Dann kann auch die — vielleicht nicht immer beabsichtigte — schiefe Vorstellung nicht aufkommen, als ob irgendeine Menge Geldes (im engeren, weiteren und weitesten Sinne) mechanisch auf die Preisgestaltung einwirke. Mit der Gleichsetzung von Inflation und aufgeblähter Kaufkraft der Einzelwirtschaften wird verdeutlicht, dass die Einwirkung auf die Preise von dem Subjekt des Käufers und Verkäufers, über diese Personen und durch diese Personen erfolgt. Deren Fähigkeit, zu kaufen und zu verkaufen, hat in der deutschen Kriegswirtschaft eine eigentümliche Ausbildung erfahren, nämlich in der Richtung, dass diese Kauffähigkeit eine außerordentliche Steigerung erfahren hat, dass die Kaufkraft zahlreicher Einzelwirtschaften gegenüber den zu kaufenden Gütern aufgebläht worden ist. Ob aber von dieser Kauffähigkeit und Kaufkraft wirklich Gebrauch gemacht wird, hängt nicht allein von der Menge Geldes ab, über die die Wirtschaften verfügen, sondern auch von dem Willen der die Wirtschaft leitenden Personen, diese gehobene Fähigkeit, zum Kaufen, auch wirklich im gegebenen Augenblick zum Kaufen zu verwenden. Ob und wie die Kaufkraft verwendet wird, ist aber — wie in der wissenschaftlichen Literatur stets betont wird — in erster Linie entscheidend für die Preisgestaltung. Davon ist in den folgenden Abschnitten noch die Rede. Aus den dortigen Ausführungen wird zugleich hervorgehen, in welchem Maße die Scheidung zwischen Einkommen und Vermögen (der Grundlage der Kaufkraft), zwischen Bargeld, Kredit und Kapitalanlage, die im Frieden ein Hin und Her in engen Grenzen hielt, während des Krieges fast vollkommen verwischt worden ist.

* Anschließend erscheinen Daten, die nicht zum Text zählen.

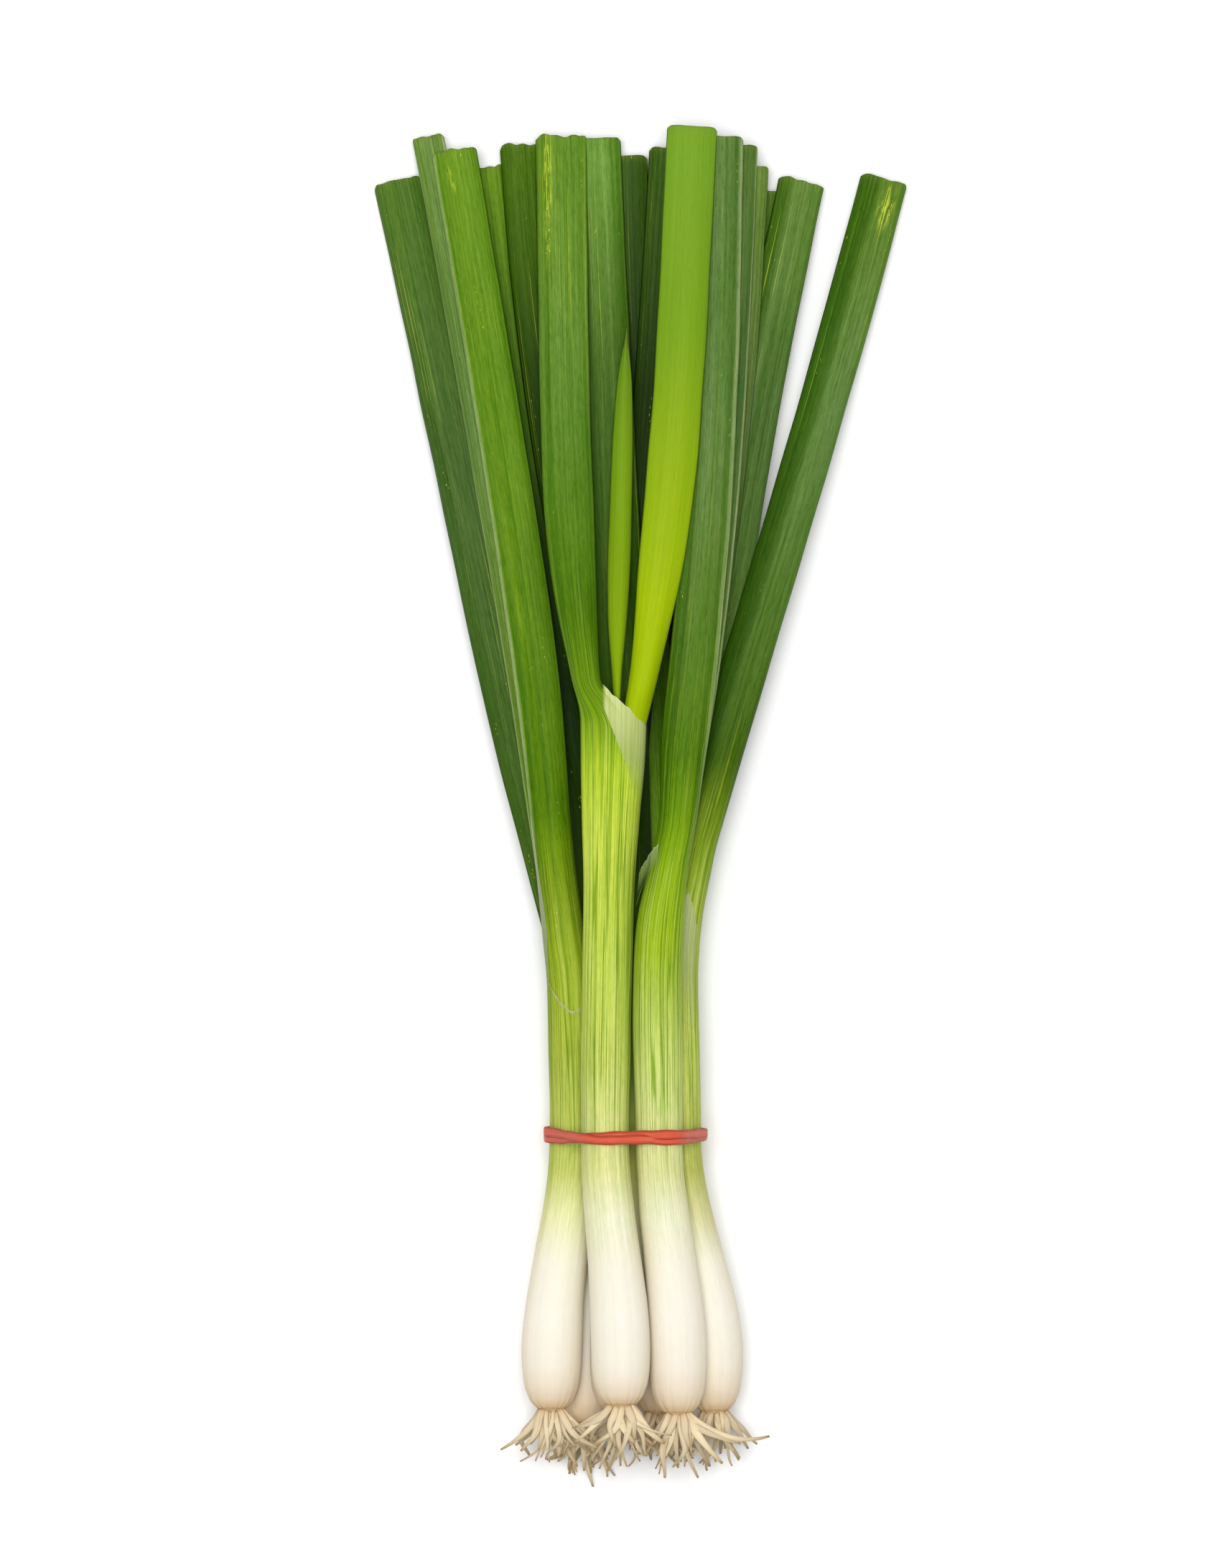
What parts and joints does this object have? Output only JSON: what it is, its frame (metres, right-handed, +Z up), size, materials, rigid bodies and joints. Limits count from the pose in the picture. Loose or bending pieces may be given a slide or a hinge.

Wenn man die Vorgänge so ansieht, dann verliert auch die Gegenüberstellung der zahlenmäßigen Steigerung des Notenumlaufs und der Preise jegliche Bedeutung. Denn erstlich ist der Umlauf an Papiergeld von allerhand Zufälligkeiten abhängig, die man zwar der Art nach mit scharfsinnigen Betrachtungen nachspüren, niemals aber in bestimmte Größen fassen kann. Und selbst wenn man alle zufälligen und sonstigen Abweichungen gegen die Friedenszeit oder gegen einen anderen „normalen“ Zeitpunkt feststellen und zahlenmäßig erfassen könnte, so kann der Rest, der von der gesamten Umlauf Vermehrung übrigbleibt, doch nichts Entscheidendes für irgendein Verhältnis dieses Restes zu den Preissteigerungen aussagen. Denn die Note als solche, das Zahlungsmittel: Papiergeld spielt für die Preisgestaltung nur eine untergeordnete Rolle. Abgesehen von den Gründen auf der Warenseite kommt es bei der Preisbildung vor allem auf die Kaufkraft der Einzelwirtschaften, auf die Betätigung dieser Kaufkraft an. Sie kann dabei Noten in Bewegung setzen, braucht es aber nicht zu tun. Ganz und gar kann keine Rede davon sein, dass etwa die Deckung der Noten auf die Preisgestaltung von Einfluss sei — wie dies in der Tagespresse behauptet worden ist.